### JOB
Return the full listing exactly as it is written.

═════ INPUT MATERIAL ═════

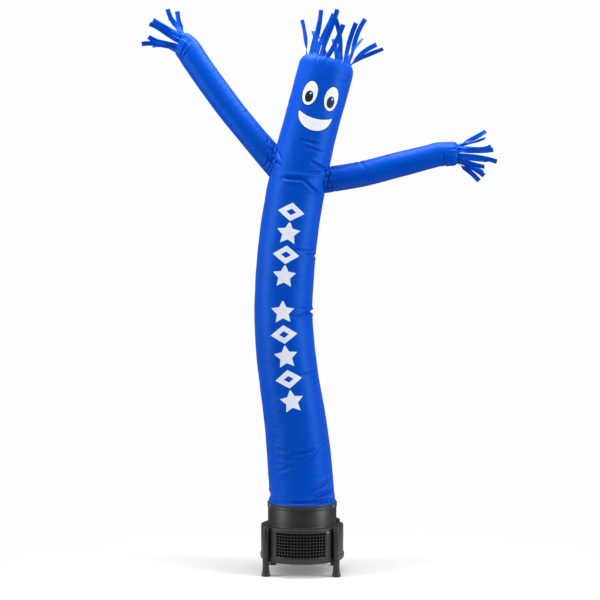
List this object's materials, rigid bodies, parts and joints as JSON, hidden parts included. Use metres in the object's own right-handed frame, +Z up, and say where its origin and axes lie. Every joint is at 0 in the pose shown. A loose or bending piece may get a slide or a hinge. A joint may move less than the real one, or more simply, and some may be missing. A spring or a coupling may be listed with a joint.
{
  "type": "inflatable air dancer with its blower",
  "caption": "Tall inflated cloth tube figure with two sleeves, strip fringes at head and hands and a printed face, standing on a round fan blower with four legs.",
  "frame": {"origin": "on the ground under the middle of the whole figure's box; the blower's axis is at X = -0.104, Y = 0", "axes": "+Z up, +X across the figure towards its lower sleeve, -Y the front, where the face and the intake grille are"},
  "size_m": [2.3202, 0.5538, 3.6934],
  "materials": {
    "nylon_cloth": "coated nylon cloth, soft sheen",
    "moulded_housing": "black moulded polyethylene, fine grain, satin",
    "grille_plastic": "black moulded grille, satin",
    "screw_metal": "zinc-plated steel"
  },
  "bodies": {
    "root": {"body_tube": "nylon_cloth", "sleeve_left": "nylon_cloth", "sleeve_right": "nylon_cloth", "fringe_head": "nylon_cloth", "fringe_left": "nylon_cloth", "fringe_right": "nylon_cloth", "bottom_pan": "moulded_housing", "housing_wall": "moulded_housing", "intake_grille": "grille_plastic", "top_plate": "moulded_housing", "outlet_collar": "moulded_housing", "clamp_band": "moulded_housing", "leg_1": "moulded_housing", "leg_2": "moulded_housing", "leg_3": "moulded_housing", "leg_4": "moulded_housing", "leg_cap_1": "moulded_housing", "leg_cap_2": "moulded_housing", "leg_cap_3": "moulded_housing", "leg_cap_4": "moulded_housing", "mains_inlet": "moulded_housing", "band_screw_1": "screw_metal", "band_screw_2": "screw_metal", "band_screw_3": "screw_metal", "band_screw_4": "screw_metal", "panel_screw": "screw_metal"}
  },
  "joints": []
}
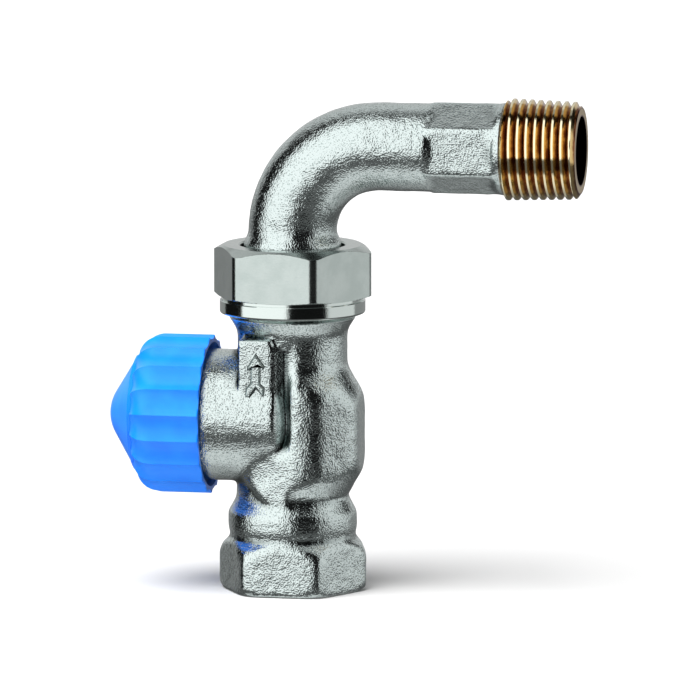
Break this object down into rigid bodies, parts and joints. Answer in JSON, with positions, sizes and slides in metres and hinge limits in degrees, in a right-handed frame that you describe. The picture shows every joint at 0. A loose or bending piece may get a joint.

═════

### FINISHED EXERCISE
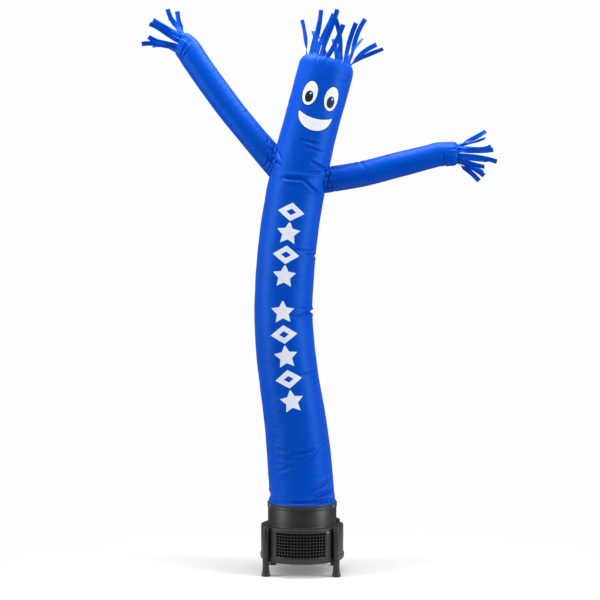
List this object's materials, rigid bodies, parts and joints as JSON, hidden parts included. Use metres in the object's own right-handed frame, +Z up, and say where its origin and axes lie. Every joint is at 0 in the pose shown. A loose or bending piece may get a slide or a hinge. A joint may move less than the real one, or more simply, and some may be missing. A spring or a coupling may be listed with a joint.
{
  "type": "inflatable air dancer with its blower",
  "caption": "Tall inflated cloth tube figure with two sleeves, strip fringes at head and hands and a printed face, standing on a round fan blower with four legs.",
  "frame": {"origin": "on the ground under the middle of the whole figure's box; the blower's axis is at X = -0.104, Y = 0", "axes": "+Z up, +X across the figure towards its lower sleeve, -Y the front, where the face and the intake grille are"},
  "size_m": [2.3202, 0.5538, 3.6934],
  "materials": {
    "nylon_cloth": "coated nylon cloth, soft sheen",
    "moulded_housing": "black moulded polyethylene, fine grain, satin",
    "grille_plastic": "black moulded grille, satin",
    "screw_metal": "zinc-plated steel"
  },
  "bodies": {
    "root": {"body_tube": "nylon_cloth", "sleeve_left": "nylon_cloth", "sleeve_right": "nylon_cloth", "fringe_head": "nylon_cloth", "fringe_left": "nylon_cloth", "fringe_right": "nylon_cloth", "bottom_pan": "moulded_housing", "housing_wall": "moulded_housing", "intake_grille": "grille_plastic", "top_plate": "moulded_housing", "outlet_collar": "moulded_housing", "clamp_band": "moulded_housing", "leg_1": "moulded_housing", "leg_2": "moulded_housing", "leg_3": "moulded_housing", "leg_4": "moulded_housing", "leg_cap_1": "moulded_housing", "leg_cap_2": "moulded_housing", "leg_cap_3": "moulded_housing", "leg_cap_4": "moulded_housing", "mains_inlet": "moulded_housing", "band_screw_1": "screw_metal", "band_screw_2": "screw_metal", "band_screw_3": "screw_metal", "band_screw_4": "screw_metal", "panel_screw": "screw_metal"}
  },
  "joints": []
}
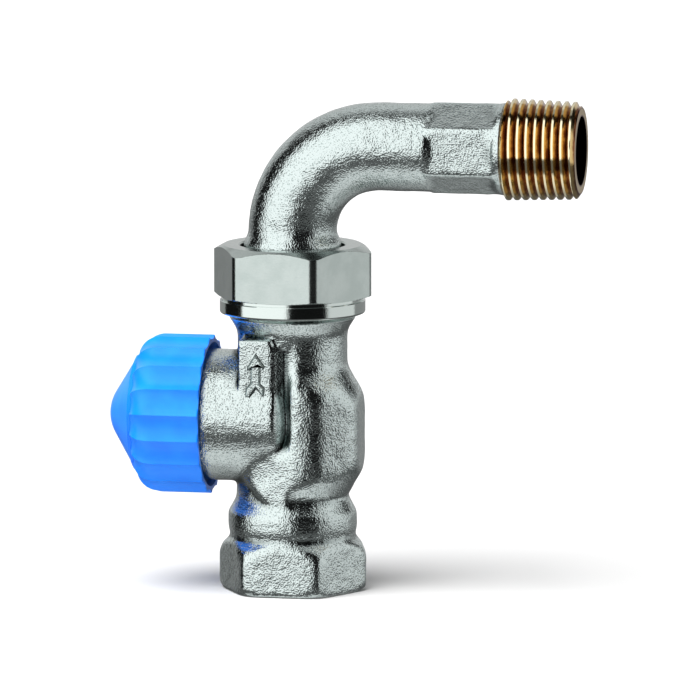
Break this object down into rigid bodies, parts and joints. Answer in JSON, with positions, sizes and slides in metres and hinge limits in degrees, in a right-handed frame that you describe. The picture shows every joint at 0. A loose or bending piece may get a joint.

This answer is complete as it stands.